* [What to work on]
Beginning with the first line of the data below, reproduce every line unchanged, ending with the line that holds "on the left.".

* [Data provided]
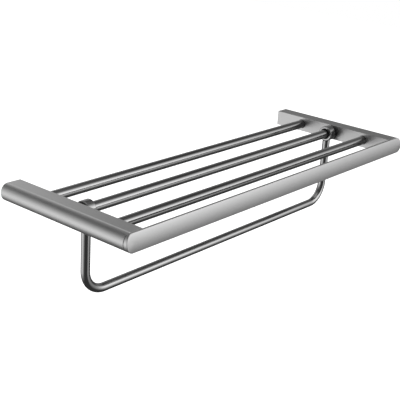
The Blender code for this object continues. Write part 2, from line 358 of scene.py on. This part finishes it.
def d_section(inset, side):
    """(x, z) places of the section, drawn inward by inset, for side 1 on the right or -1 on the left.

    Two corner arcs and the inner face, a flat sunk by flat_sink, a shoulder that rises again by
    flat_sink * (1 - cos(pi * share)) / 2, and the half ellipse x = start + reach * cos t,
    z = half * sin t, for t from 90 to -90 degrees; the lower half mirrors the upper one.
    """
    half, reach, left = half_height - inset, round_reach - inset, inner_face_x + inset
    flat = half - flat_sink
    corner = bow((left + arm_corner, flat - arm_corner), arm_corner, 180, 90, 7)
    share = np.linspace(0, 1, 7)
    shoulder = np.stack([round_start_x - shoulder_width * (1 - share) * 0.5 - shoulder_width * 0.5,
                         flat + flat_sink * (1 - np.cos(np.pi * share)) / 2], -1)
    t = np.radians(np.linspace(90, 0, 41))
    ellipse = np.stack([round_start_x + reach * np.cos(t), half * np.sin(t)], -1)
    upper = np.concatenate([corner, shoulder, ellipse])
    lower = upper[::-1][1:] * (1, -1)
    section = np.concatenate([upper, lower])
    return section * (side, 1)


def carried(name, side, insets, y):
    """The section drawn inward by insets[k] at y[k]."""
    grid = np.zeros((len(y), len(d_section(0.0, side)), 3))
    for k, inset in enumerate(insets):
        grid[k, :, [0, 2]] = d_section(inset, side).T
        grid[k, :, 1] = y[k]
    return skin(name, grid)


print("the arm's section has", len(d_section(0.0, 1)), "places")

# %% [markdown]
# ## What is cut into the arms
# The casting comes out of its mould hollow and open at both ends. Three bosses inside the inner wall take
# the tubes, and screws from below hold the tubes, the front bar and the wall bracket. The hollow is the
# section drawn inward by the wall. The other tools are plain turned shapes: first the bosses are joined,
# then the sockets, each with a small chamfer, and the screw holes are cut.

# %% Hollow, sockets and screw holes
arm_wall, arm_end_round = 0.003, 0.0005
socket_radius = rod_radius + fit_gap
socket_depth, socket_wall, boss_places = 0.0088, 0.0022, 64
mouth_chamfer, screw_hole_radius = 0.0003, 0.0023
bracket_plate, bracket_tongue, tenon_length = 0.003, 0.026, 0.012
bar_back_y = -arm_length - fit_gap


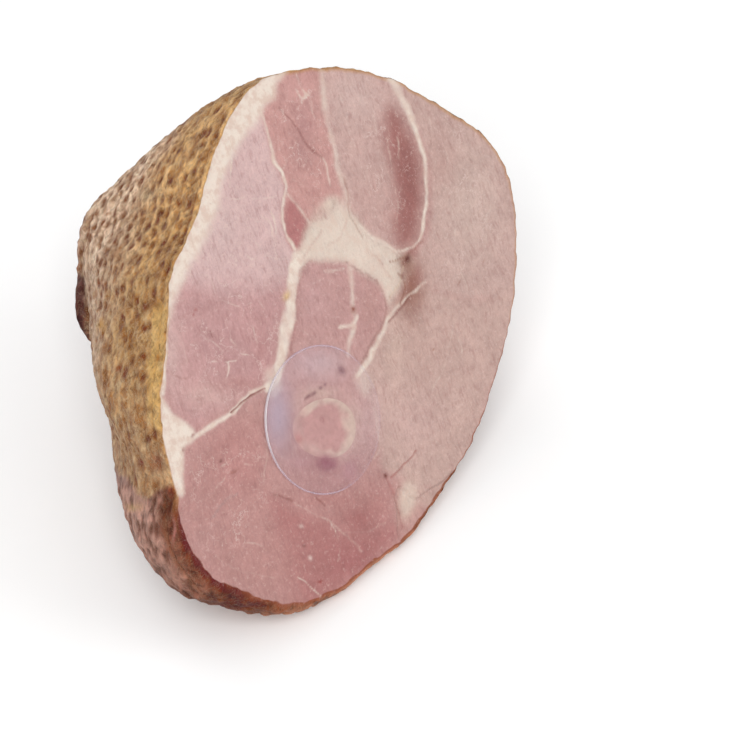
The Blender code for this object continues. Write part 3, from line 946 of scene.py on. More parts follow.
# the smooth golden band beside the cut, where the rind has split from the fat, in pixels
GOLDEN_BAND = (
    (150, 312), (160, 300), (168, 318), (163, 370), (162, 424), (150, 424), (146, 396), (149, 350),
)

# centre in pixels, half-widths in pixels, colour, strength, on the outside that the photograph shows
OUTSIDE_SPOTS = (
    ((146, 195), (6, 5), (222, 196, 160), 0.7), ((101, 325), (4, 7), (206, 150, 78), 0.9),
    ((109, 295), (4, 5), (202, 152, 88), 0.6), ((118, 369), (2.5, 2.5), (160, 66, 44), 0.8),
    # painted highlight: the pale pink spot at (173, 531) is a glossy lip where the slice's edge parts from
    # the meat behind
    ((134, 506), (7, 3), (190, 156, 104), 0.7), ((173, 531), (2, 12), (204, 138, 130), 0.6),
    ((158, 274), (4, 7), (138, 74, 22), 0.7), ((155, 303), (6, 7), (134, 72, 22), 0.75),
    ((146, 306), (4, 4), (136, 80, 30), 0.7), ((158, 357), (3.5, 3), (156, 92, 36), 0.8),
    ((148, 411), (5, 4), (120, 66, 26), 0.7), ((146, 390), (3, 6), (150, 96, 50), 0.6),
    ((156, 460), (7, 10), (158, 108, 92), 0.6), ((160, 440), (5, 6), (150, 96, 44), 0.6),
    ((190, 240), (4, 5), (128, 70, 26), 0.6), ((203, 208), (3, 4), (150, 92, 40), 0.5),
    # painted shade: the dark spot at (175, 490) starts the shaded line where the slice's edge parts
    ((175, 490), (7, 4), (120, 36, 16), 0.8), ((120, 478), (5, 7), (150, 122, 118), 0.5),
)


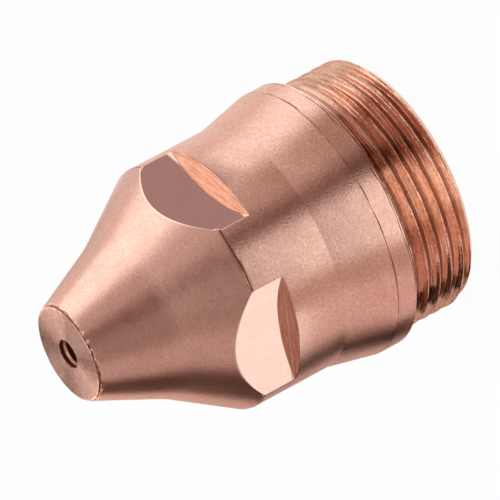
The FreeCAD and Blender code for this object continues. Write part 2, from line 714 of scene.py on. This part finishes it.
    def rear(self, section: Contour) -> None:
        """Rear edge of the collar with its lip, the undercut behind it and the thread.

        The lip is a strip of the edge that a notch sets apart from the collar. Its pale finish is a
        painted highlight, and the notch and the strip under the collar are dark as painted shade.

        Args:
            section: The contour that they are added to.
        """
        radius, rear_z = self.collar_radius, self.collar_rear_z
        width, notch = self.lip.sizes(section.azimuth)
        lip_z = rear_z + width
        half_notch = self.lip.notch_height / 2 * notch
        thread_top = section.ring(self.thread.major_radius, rear_z)
        section.line(section.ring(radius, lip_z + 2 * half_notch), Zone.BAND)
        # Notch before the lip, in the edge finish: dark as painted shade
        section.row(section.ring(radius - notch, lip_z + half_notch), Zone.EDGES)
        section.row(section.ring(radius, lip_z), Zone.EDGES)
        # The lip, whose pale finish is a painted highlight
        section.corner(section.ring(radius, rear_z), thread_top, self.lip.corner_radius, Zone.LIP)
        section.line(thread_top, Zone.BAND)
        uneven = 1.0 + self.undercut_sway * ragged(section.azimuth / TURN, seed=25, closed=True)
        ring_top = section.ring(self.thread.major_radius, rear_z - self.undercut_height * uneven)
        # Strip under the collar, in the edge finish: dark as painted shade under the collar
        section.line(ring_top, Zone.EDGES)
        section.surface(self.thread.rows(section.azimuth, ring_top[1]), Zone.THREAD)

    def inside(self, section: Contour) -> None:
        """Chamfer, wall and floor of the chamber, and the orifice up to the nose face.

        Args:
            section: The contour that they are added to.
        """
        mouth_z = self.nose_z - self.mouth_depth
        corners = [
            (self.chamber_radius + self.chamber_chamfer, 0.0),
            (self.chamber_radius, self.chamber_chamfer),
            *self.chamber_arc(),
            (self.orifice_radius, self.nose_z - self.orifice_length),
            (self.orifice_radius, mouth_z - (self.mouth_radius - self.orifice_radius)),
        ]
        for radius, height in corners:
            section.line(section.ring(radius, height), Zone.INSIDE)
        # Wall of the orifice's mouth, in the edge finish: dark as painted shade in the recess
        section.line(section.ring(self.mouth_radius, mouth_z), Zone.EDGES)
        mouth = section.ring(self.mouth_radius, self.nose_z)
        nose_edge = section.ring(self.nose_face_radius, self.nose_z)
        section.corner(mouth, nose_edge, self.mouth_edge_radius, Zone.INSIDE)

    def mesh(self) -> bpy.types.Mesh:
        """One closed mesh: each row carried round the axis, at radius times cos and sin.

        The turning attribute holds the cosine and the sine of the azimuth, and the length of
        the section up to the row in millimetres, for patterns that follow the lathe. The groove
        attribute holds the cosine and the sine of the place across the thread's groove.

        Returns:
            The mesh, with the zone of each face as its slot.
        """
        azimuth = self.azimuths()
        section = self.contour(azimuth)
        grid = np.stack(section.rows)
        mesh = grid_mesh("nozzle_body", round_axis(grid[:, 0], azimuth, grid[:, 1]))
        flat = self.on_flat((azimuth[:-1] + azimuth[1:]) / 2)
        slots = np.array([[zone.value for zone in pair] for pair in section.zones])
        slots = np.where(flat[None, :], slots[:, 1:], slots[:, :1])
        mesh.polygons.foreach_set("material_index", slots.ravel().astype(np.int32))
        along = np.zeros_like(grid[:, 0])
        along[1:] = np.cumsum(np.hypot(*np.moveaxis(np.diff(grid, axis=0), 1, 0)), axis=0) / MM
        turned = round_axis(1.0, azimuth, along)
        across = round_axis(1.0, TURN * np.stack(section.grooves), 0.0)
        for name, values in (("turning", turned), ("groove", across)):
            layer = mesh.attributes.new(name, "FLOAT_VECTOR", "POINT")
            layer.data.foreach_set("vector", values.astype(np.float32).ravel())
        self.weld(mesh)
        return mesh

    def weld(self, mesh: bpy.types.Mesh) -> None:
        """Merges the points that lie on each other, so that seams and ends are closed.

        Args:
            mesh: The mesh, changed in place.
        """
        work = bmesh.new()
        work.from_mesh(mesh)
        bmesh.ops.remove_doubles(work, verts=work.verts, dist=WELD_DISTANCE)
        bmesh.ops.dissolve_degenerate(work, dist=WELD_DISTANCE, edges=work.edges)
        open_edges = sum(1 for edge in work.edges if len(edge.link_faces) != 2)
        volume = work.calc_volume(signed=True)
        if volume < 0.0:
            bmesh.ops.reverse_faces(work, faces=work.faces)
        for face in work.faces:
            face.smooth = True
        for edge in work.edges:
            edge.smooth = edge.calc_face_angle(0.0) < SHARP_ANGLE
        work.to_mesh(mesh)
        work.free()
        log.info("welded: %d faces, %d open edges, %.0f mm3", len(mesh.polygons), open_edges,
                 abs(volume) / MM**3)

    def build(self, finishes: dict[Zone, "Finish"]) -> bpy.types.Object:
        """Makes the piece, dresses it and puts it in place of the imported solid.

        Args:
            finishes: The finish of each zone.

        Returns:
            The finished object.
        """
        mesh = self.mesh()
        piece = placed("nozzle_body", mesh)
        for zone in Zone:
            mesh.materials.append(finishes[zone].material())
        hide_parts(NODE)
        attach(piece, "root")
        return piece


class Onset(Enum):
    """Values of a pattern between which what it drives sets in."""

    WIDE = (0.3, 0.7)
    MOTTLE = (0.35, 0.65)
    GRAIN = (0.38, 0.66)
    LINES = (0.45, 0.65)
    HAIR = (0.494, 0.5)
    PAST_HAIR = (0.5, 0.506)
    SPECK = (0.66, 0.76)
    # Where the painted shade in the thread's groove sets in
    GROOVE_SHADE = (0.75, 1.15)
    CREST = (1.5, 1.9)


Socket = bpy.types.NodeSocket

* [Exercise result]
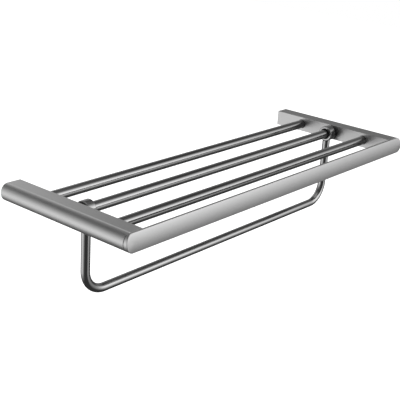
The Blender code for this object continues. Write part 2, from line 358 of scene.py on. This part finishes it.
def d_section(inset, side):
    """(x, z) places of the section, drawn inward by inset, for side 1 on the right or -1 on the left.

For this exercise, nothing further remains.